As Marion undresses in cabin number one, Norman is the creepiest-ever boy next door, spying on her through a peephole. Earlier that evening, he'd invited her to supper: "I don't set a fancy table, my kitchen's awful homey!" Perkins turns the second syllable of "homey" into a weird, bashful, gulping little laugh, with a vulnerable, boyish grin. Has he rehearsed this unctuous line in his head? Did he use it on the other two missing women? Later, we will see his second grin, his mother's grin: sinister and predatory and defiant, bared at the audience directly. And with pure outrageous chutzpah, Hitchcock superimposes the skull's death's-head subliminally on his grin, and then dissolves to the radiator grille of Marion's recovered car. Was there ever a directorial flourish like it?

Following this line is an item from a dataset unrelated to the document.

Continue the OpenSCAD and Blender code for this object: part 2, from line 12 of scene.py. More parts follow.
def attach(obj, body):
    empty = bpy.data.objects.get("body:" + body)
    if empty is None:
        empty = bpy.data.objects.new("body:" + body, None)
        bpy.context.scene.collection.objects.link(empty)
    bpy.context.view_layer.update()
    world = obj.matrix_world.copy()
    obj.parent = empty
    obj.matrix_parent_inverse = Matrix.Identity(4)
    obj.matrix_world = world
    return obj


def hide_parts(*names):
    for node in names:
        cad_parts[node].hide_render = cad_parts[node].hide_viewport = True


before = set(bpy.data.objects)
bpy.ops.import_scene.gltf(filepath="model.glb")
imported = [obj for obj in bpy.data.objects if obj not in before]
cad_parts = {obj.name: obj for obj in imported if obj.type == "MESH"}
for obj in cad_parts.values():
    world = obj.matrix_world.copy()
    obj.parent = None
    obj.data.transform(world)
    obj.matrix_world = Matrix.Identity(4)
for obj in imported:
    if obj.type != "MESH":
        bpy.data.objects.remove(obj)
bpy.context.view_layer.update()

I sometimes wonder what happened the day after the theft, the wedding day of Tom Cassidy's daughter. The ceremony probably took place in a church like the one from which we see Sheriff Al Chambers emerging after a Sunday service. Was Cassidy (so tremendously played by B-movie stalwart Frank Albertson) beaming and proprietorial and still unaware of his loss? Was he still complacently planning to announce the gift of a house at the reception? Or did he already know something was up? He and Lowery might have gone to the bank after they saw Marion on the street the day before. He might now be scowling and frowning on the wedding day he was unwilling to cancel, curtly shaking his head when his wife and daughter asked if anything was wrong. And the 18-year-old herself: is her sublime innocence the key to the whole thing? Lonely, frustrated Marion, who yearned for marriage and respectable love … perhaps something within her snapped with rage at the thought of this smug little rich girl and her unearned day of happiness. Part of the film's genius is that this first psycho moment happens silently, invisibly, inside Marion's head.